I got this idea while reading the 3e DMG section about modifying classes. It mentioned the possibility of allowing certain spells to be gained as though they were a lower spell level while others were gained as though higher. That got me to thinking about specialist wizards. They've never really seemed specialized enough to me. Other than getting a bonus spell and a few restrictions, they all seem more or less alike. So with that in mind, here is my house rule:

Specialist Wizards

The spells from a specialist wizard's primary school are considered one level lower for purposes of learning and casting. Spells outside of the specialist's school are one level higher. Spells of opposition schools are two levels higher. 0-level spells from the specialist wizard's school are "free" to cast... they do not count against the daily total, and need not even be memorized to be used.
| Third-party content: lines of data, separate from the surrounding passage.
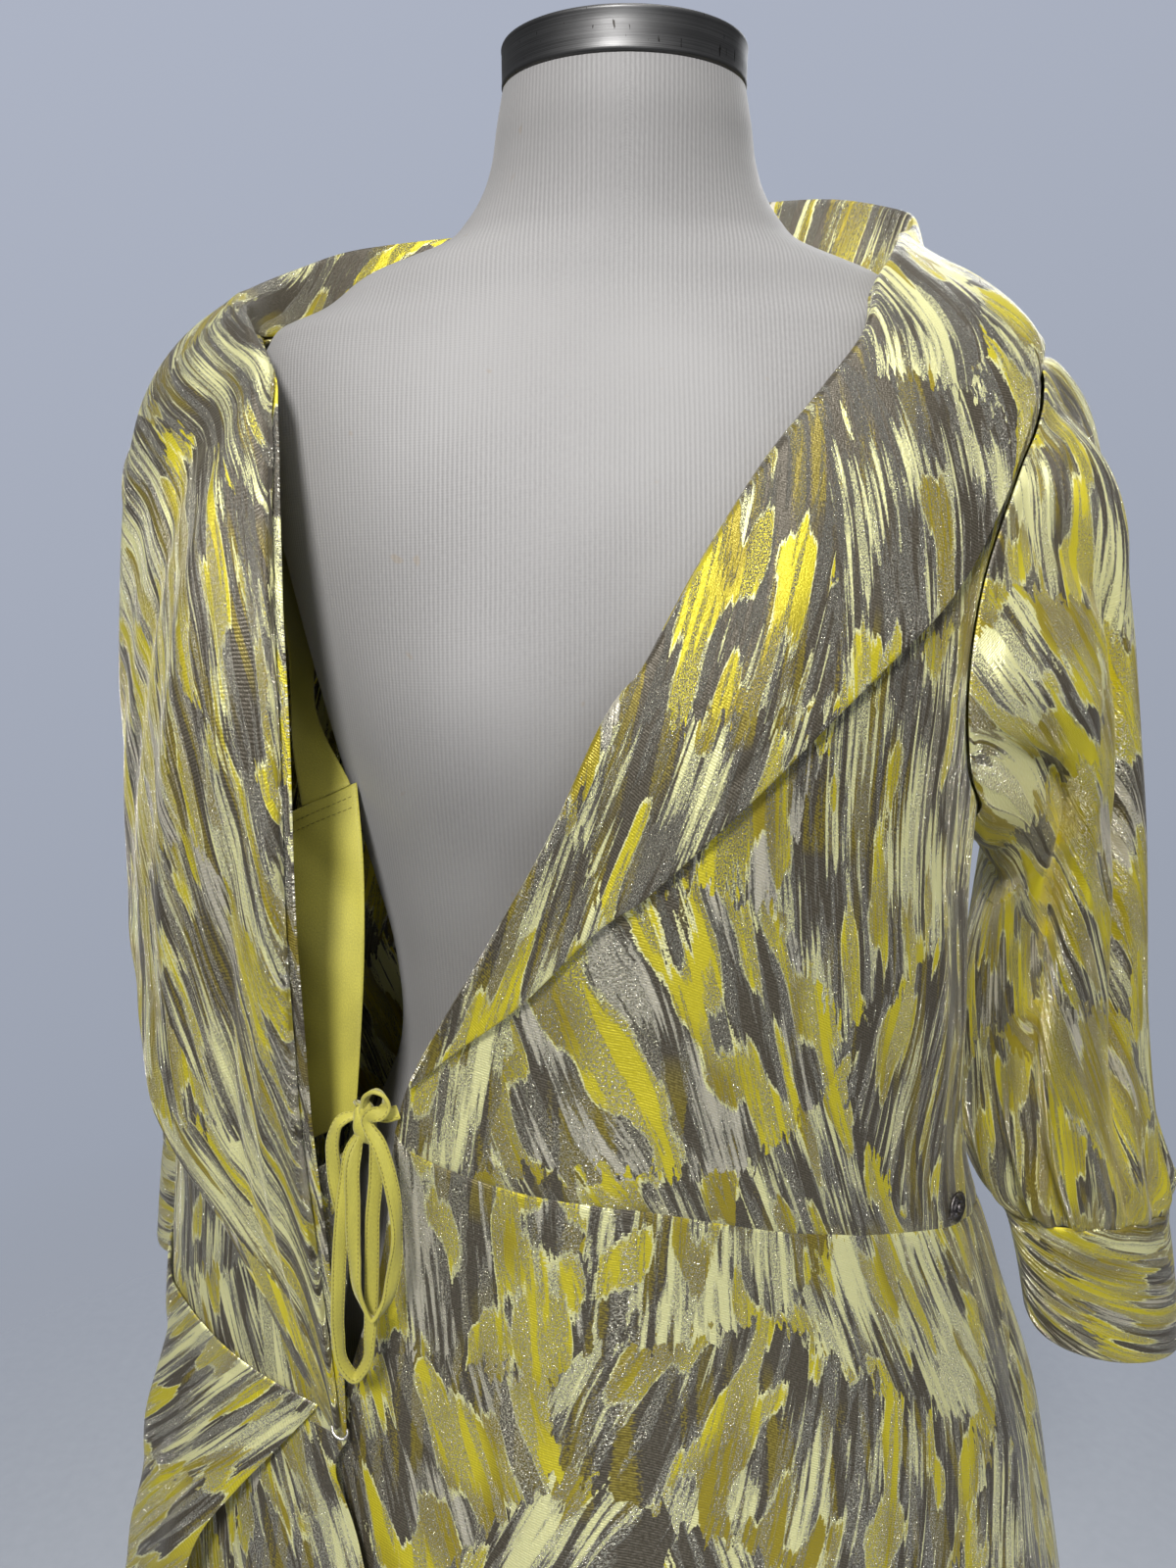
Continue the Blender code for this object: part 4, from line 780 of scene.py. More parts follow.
# The front bodice panels.
# The left one crosses the centre and ends in a point at the waist seam, under the collar; the right one hangs
# open along its roll line. Both are sewn along the shoulder, armhole, side and waist.
FRONT_LEFT = table("edge_turn edge_z sag", (
    (-21.9, 1.055, 0.018),
    (-19.5, 1.084, 0.012),
    (-11.5, 1.143, 0.004),
    (-5.3, 1.194, 0.000),
    (0.0, 1.255, 0.000),
    (5.0, 1.300, 0.000),
    (10.8, 1.336, 0.000),
    (17.5, 1.363, 0.000),
    (25.2, 1.388, 0.000),
    (39.5, 1.411, 0.000),
    (62.0, 1.424, 0.000),
    (90.0, 1.428, 0.000),
))
FRONT_RIGHT = table("edge_turn edge_z", (
    (332.0, 0.892),
    (331.0, 0.934),
    (328.4, 0.985),
    (326.6, 1.048),
    (325.5, 1.115),
    (324.5, 1.200),
    (323.6, 1.276),
    (322.0, 1.335),
    (317.5, 1.374),
    (305.0, 1.392),
    (288.0, 1.398),
    (270.0, 1.400),
))


def rows_to_edge(side_turn, side_z, row, cols):
    """Turns and heights of rows that run from a side to the front edge or neckline, and sag between them."""
    u = np.linspace(0, 1, cols)[None, :]
    sag = row.get("sag", 0.0) * np.sin(math.pi * np.sqrt(1 - u))
    return side_turn + (row["edge_turn"] - side_turn) * u, side_z + (row["edge_z"] - side_z) * u - sag


def front_places(side, rows_table, rows, cols):
    """A front's rows, which start on its side seam or armhole."""
    row = smooth_rows({"up_side": UP_SIDE, **rows_table}, rows)
    return rows_to_edge(*side_point(side, np.clip(row["up_side"], 0, 2)), row, cols)


WAIST_AND_SIDE = ("first_row", "first_col")
places = front_places("left", FRONT_LEFT, 150, 115)
front_left = add_panel("front_left_bodice", *places, 0.0, WAIST_AND_SIDE, 0, (0.0, 0.0))
places = front_places("right", FRONT_RIGHT, 165, 70)
front_right = add_panel("front_right_bodice", *places, 0.0, WAIST_AND_SIDE, -8, (1.3, 0.4))

# The skirt's front panels and back.
# Flared panels on the straight grain, sewn to the bodice in the curved waist seam and to each other down the
# sides. They fall in soft standing folds to a level hem; the picture ends above the knee.
DOWN_SIDE = np.array((0.000, 0.045, 0.100, 0.180, 0.370, 0.610, 0.820, 1.000))  # 0 waist, 1 hem
SKIRT_LEFT = table("edge_turn edge_z sag", (
    (-21.9, 1.055, 0.018),
    (-24.0, 0.985, 0.010),
    (-29.5, 0.905, 0.003),
    (-32.0, 0.830, 0.000),
    (-36.0, 0.640, 0.000),
    (-40.0, 0.410, 0.000),
    (-43.0, 0.205, 0.000),
    (-45.0, 0.035, 0.000),
))
SKIRT_RIGHT = table("edge_turn edge_z", (
    (332.0, 0.892),
    (330.5, 0.873),
    (334.5, 0.835),
    (340.0, 0.755),
    (344.0, 0.600),
    (347.0, 0.400),
    (349.0, 0.200),
    (350.0, 0.035),
))
SEAM_SWING = 26.0  # degrees by which the left side seam swings forward below the waist
TUCKED = 0.009  # how far the left front lies under the right one, from the centre on


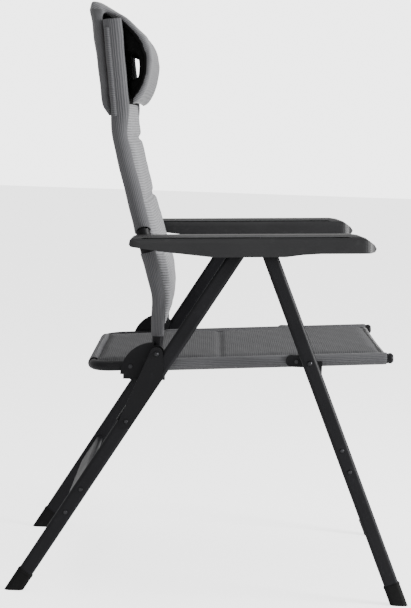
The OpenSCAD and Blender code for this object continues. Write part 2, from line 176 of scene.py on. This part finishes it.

For example: For an Illusionist specialist wizard, Dancing Lights and Ghost Sound are both "free" spells and can be cast at any time without preparation. Change Self, Color Spray, Nystul's Magic Aura, Nystul's Undetectable Aura, Silent Image, and Ventriloquism are all considered 0-level spells to the Illusionist. Blur, Continual Flame, Hypnotic Pattern, Invisability, Leomund's Trap, Magic Mouth, Minor Image, Mirror Image, and Misdirection are all considered 1st level spells.

The Illusionist would have to use a 1st level spell-slot to memorize a non-illusion 0-level spell, such as Mage Hand or Ray of Frost. In order to memorize a 1st level non-illusion spell, he would have to use a 2nd level spell-slot which could otherwise have been used for a 3rd level illusion spell.